**YOUR OBJECTIVE**
Note each line of the listing that contains the string "parts", and copy it.
::: RECORDS SUPPLIED :::
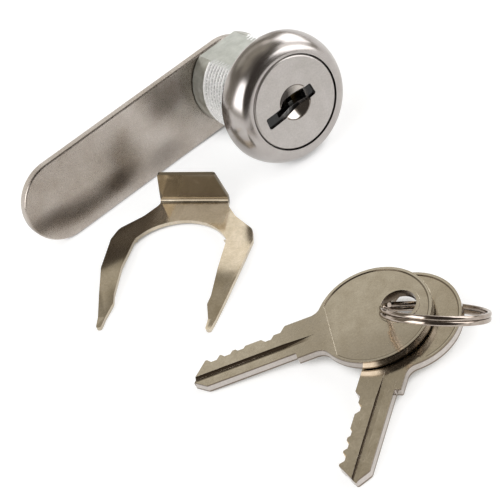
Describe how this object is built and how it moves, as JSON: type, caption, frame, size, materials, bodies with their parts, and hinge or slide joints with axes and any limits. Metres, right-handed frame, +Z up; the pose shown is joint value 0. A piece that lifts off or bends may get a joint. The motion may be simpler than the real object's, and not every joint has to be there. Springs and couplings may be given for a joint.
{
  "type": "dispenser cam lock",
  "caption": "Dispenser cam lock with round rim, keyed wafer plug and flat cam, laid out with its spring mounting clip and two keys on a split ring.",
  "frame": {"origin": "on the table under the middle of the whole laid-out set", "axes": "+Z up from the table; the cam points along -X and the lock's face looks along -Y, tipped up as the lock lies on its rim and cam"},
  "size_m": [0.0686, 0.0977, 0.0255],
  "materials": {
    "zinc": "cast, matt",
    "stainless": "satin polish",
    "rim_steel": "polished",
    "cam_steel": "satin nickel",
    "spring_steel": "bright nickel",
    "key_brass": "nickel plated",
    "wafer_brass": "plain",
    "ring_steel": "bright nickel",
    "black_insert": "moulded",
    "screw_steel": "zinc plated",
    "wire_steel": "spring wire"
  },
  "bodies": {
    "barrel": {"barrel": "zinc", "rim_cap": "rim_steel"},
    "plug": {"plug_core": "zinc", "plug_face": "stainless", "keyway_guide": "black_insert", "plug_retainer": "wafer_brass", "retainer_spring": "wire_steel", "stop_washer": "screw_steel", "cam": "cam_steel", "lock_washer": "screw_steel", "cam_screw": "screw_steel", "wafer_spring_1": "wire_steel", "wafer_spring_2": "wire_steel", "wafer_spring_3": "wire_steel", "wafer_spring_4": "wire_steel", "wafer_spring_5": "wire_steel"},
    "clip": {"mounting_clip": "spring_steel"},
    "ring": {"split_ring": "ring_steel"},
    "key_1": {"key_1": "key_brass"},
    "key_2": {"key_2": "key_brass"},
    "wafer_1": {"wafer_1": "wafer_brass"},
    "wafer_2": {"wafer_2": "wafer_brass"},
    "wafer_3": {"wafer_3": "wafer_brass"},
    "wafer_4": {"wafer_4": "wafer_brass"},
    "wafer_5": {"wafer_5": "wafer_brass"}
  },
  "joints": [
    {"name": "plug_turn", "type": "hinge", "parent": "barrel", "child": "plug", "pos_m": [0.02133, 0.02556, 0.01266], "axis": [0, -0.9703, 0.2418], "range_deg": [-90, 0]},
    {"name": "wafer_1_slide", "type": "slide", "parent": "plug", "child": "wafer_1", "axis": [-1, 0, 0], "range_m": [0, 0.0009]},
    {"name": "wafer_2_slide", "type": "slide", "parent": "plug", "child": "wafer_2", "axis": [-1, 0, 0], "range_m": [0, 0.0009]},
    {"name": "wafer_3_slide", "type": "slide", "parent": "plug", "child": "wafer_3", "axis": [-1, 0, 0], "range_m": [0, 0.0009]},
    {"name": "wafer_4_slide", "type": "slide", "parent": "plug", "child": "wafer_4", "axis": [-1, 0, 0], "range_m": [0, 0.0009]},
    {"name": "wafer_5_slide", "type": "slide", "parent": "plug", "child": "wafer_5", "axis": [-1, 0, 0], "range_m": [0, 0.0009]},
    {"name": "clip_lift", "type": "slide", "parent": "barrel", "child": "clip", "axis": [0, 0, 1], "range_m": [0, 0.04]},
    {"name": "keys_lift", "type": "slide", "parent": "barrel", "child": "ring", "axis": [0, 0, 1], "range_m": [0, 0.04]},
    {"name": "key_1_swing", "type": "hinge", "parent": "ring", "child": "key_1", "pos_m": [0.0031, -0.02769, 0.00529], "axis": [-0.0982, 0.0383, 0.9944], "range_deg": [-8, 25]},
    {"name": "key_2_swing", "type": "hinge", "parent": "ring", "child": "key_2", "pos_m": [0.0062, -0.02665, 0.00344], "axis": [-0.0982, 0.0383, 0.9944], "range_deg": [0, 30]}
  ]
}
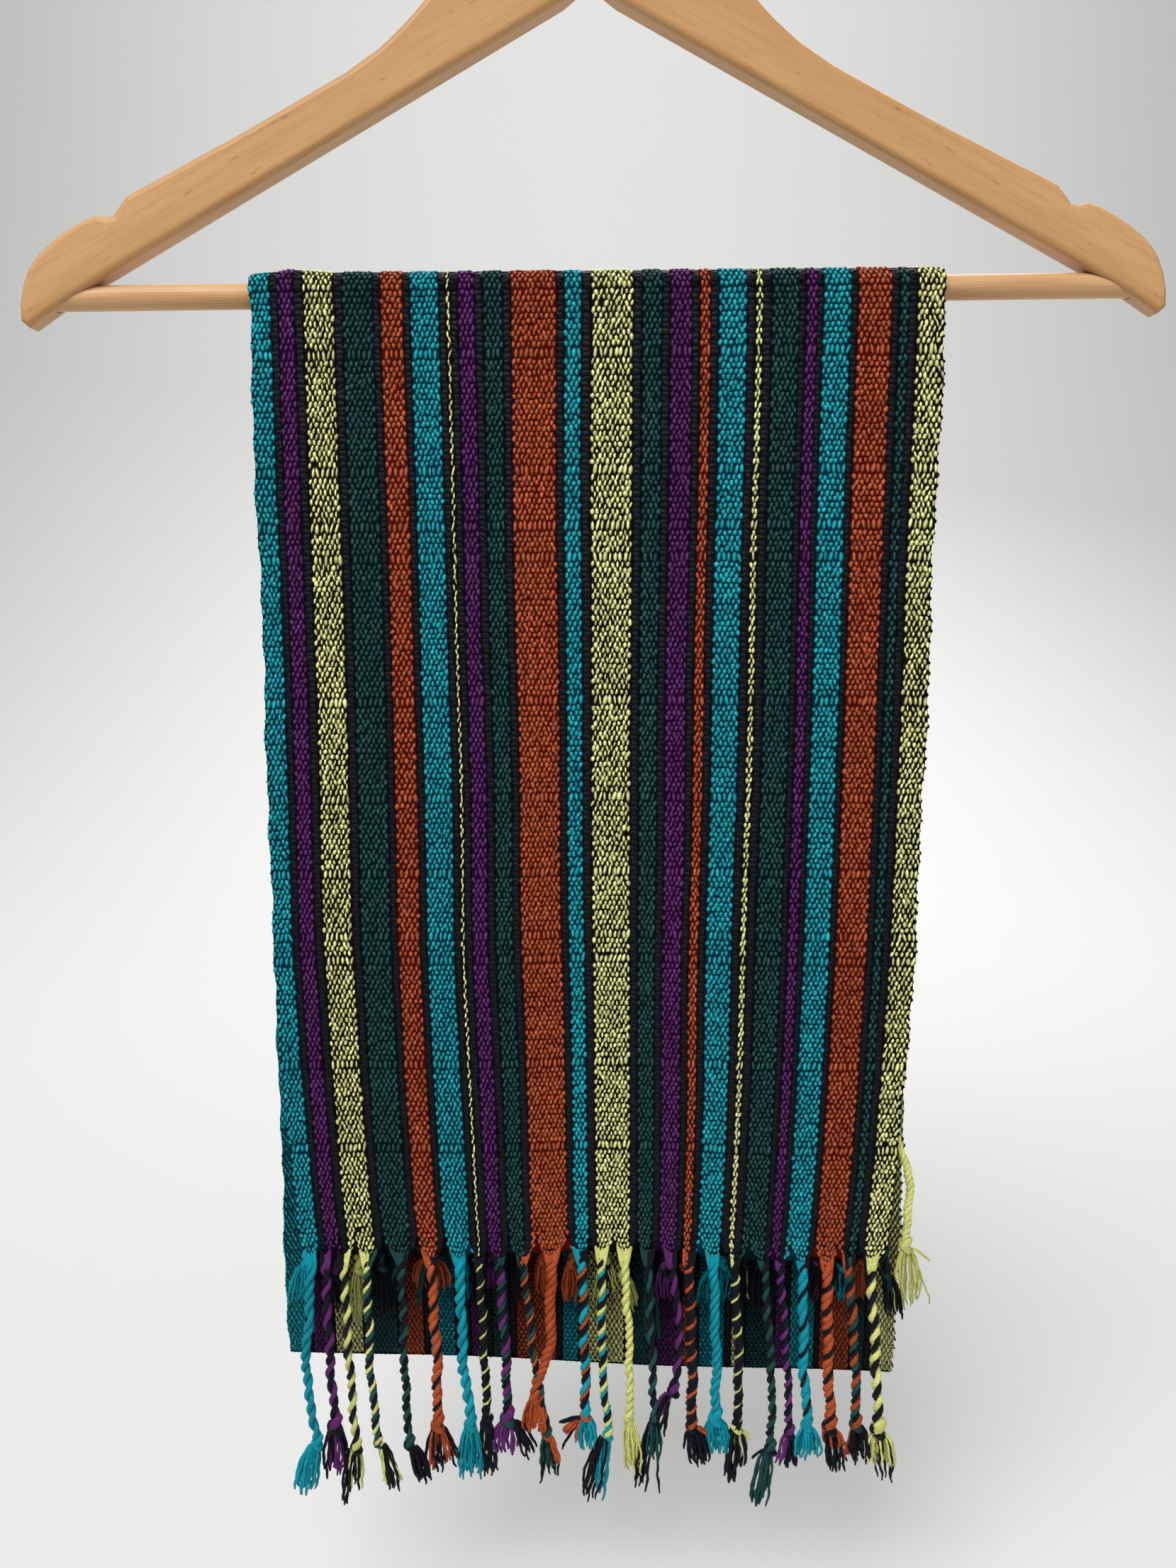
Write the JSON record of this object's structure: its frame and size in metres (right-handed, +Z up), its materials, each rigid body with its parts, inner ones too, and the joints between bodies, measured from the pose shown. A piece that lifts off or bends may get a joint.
:::
**SOLUTION**
Describe how this object is built and how it moves, as JSON: type, caption, frame, size, materials, bodies with their parts, and hinge or slide joints with axes and any limits. Metres, right-handed frame, +Z up; the pose shown is joint value 0. A piece that lifts off or bends may get a joint. The motion may be simpler than the real object's, and not every joint has to be there. Springs and couplings may be given for a joint.
Write the JSON record of this object's structure: its frame and size in metres (right-handed, +Z up), its materials, each rigid body with its parts, inner ones too, and the joints between bodies, measured from the pose shown. A piece that lifts off or bends may get a joint.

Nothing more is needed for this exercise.